Curiosity Kills!

Living here on the ‘Island You Can Drive To’, most of us only drive to the House You Live In. Kind of understandable, considering there’s no outlet malls or fast food franchises beyond our mailbox. Further on, there’s just more blacktop, identical mailboxes and, well, more of the same. Which I guess explains why most of our northern neighbors have essentially no idea whatsoever of what lies beyond their driveways to the south. You might think that commute to Stanwoodopolis and beyond would grow tiresome. You might think idle curiosity would kick in after the 1000th commute to I-5. What the hell IS down at the end of their island? Where do those other roads GO??

But no! We are creatures of habit, apparently. Whatever pioneer spirit led us to the end of America, we’re no Lewis and no Clark either. We’re like the Conestoga family headed west that took one glimpse of the fierce gauntlet of the upcoming Rockies and decided Kansas was plenty far enough. Better to take the easy way out than risk it for the improbability of a promised Paradise the brochures probably exaggerated.

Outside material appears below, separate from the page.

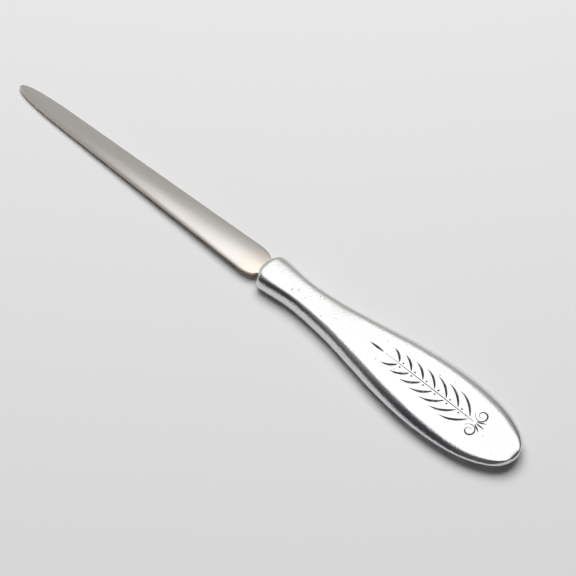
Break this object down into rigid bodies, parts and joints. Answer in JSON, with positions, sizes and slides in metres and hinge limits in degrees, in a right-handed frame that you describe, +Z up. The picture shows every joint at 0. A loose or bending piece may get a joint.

A few years back we had some serious construction on the mainline down the gut of the island. Months of detours that forced the complacent shortest-distance-between-two-points-is-a-straight-line crowd to shunt over to the picturesque and historic west side. Believe me, to listen to the outraged outcry or read the vitriol in the letters to the editor, you’d have thought we’d routed them through the alleys of Hell or the horrors of Smokey Point. They wanted a detour on a blacktop nearby that was definitely not designed for heavy traffic and they wanted it NOW. Our commissioner, Bill Thorn, god bless his decisiveness, said no, it’s a temporary inconvenience and we won’t destroy a perfectly good road to make the GPS-averse electorate shut up their weeping and lamentations. Grow up, fer cryin out loud!

Next election, of course, the crybabies exacted revenge. Bye bye Bill. You can lead a horse to the South End, but he’ll thank you by kicking you half to death. Better, we’ve learned, just to tell em what they’re missing. No need to drive any further than necessary. Curiosity, after all, kills.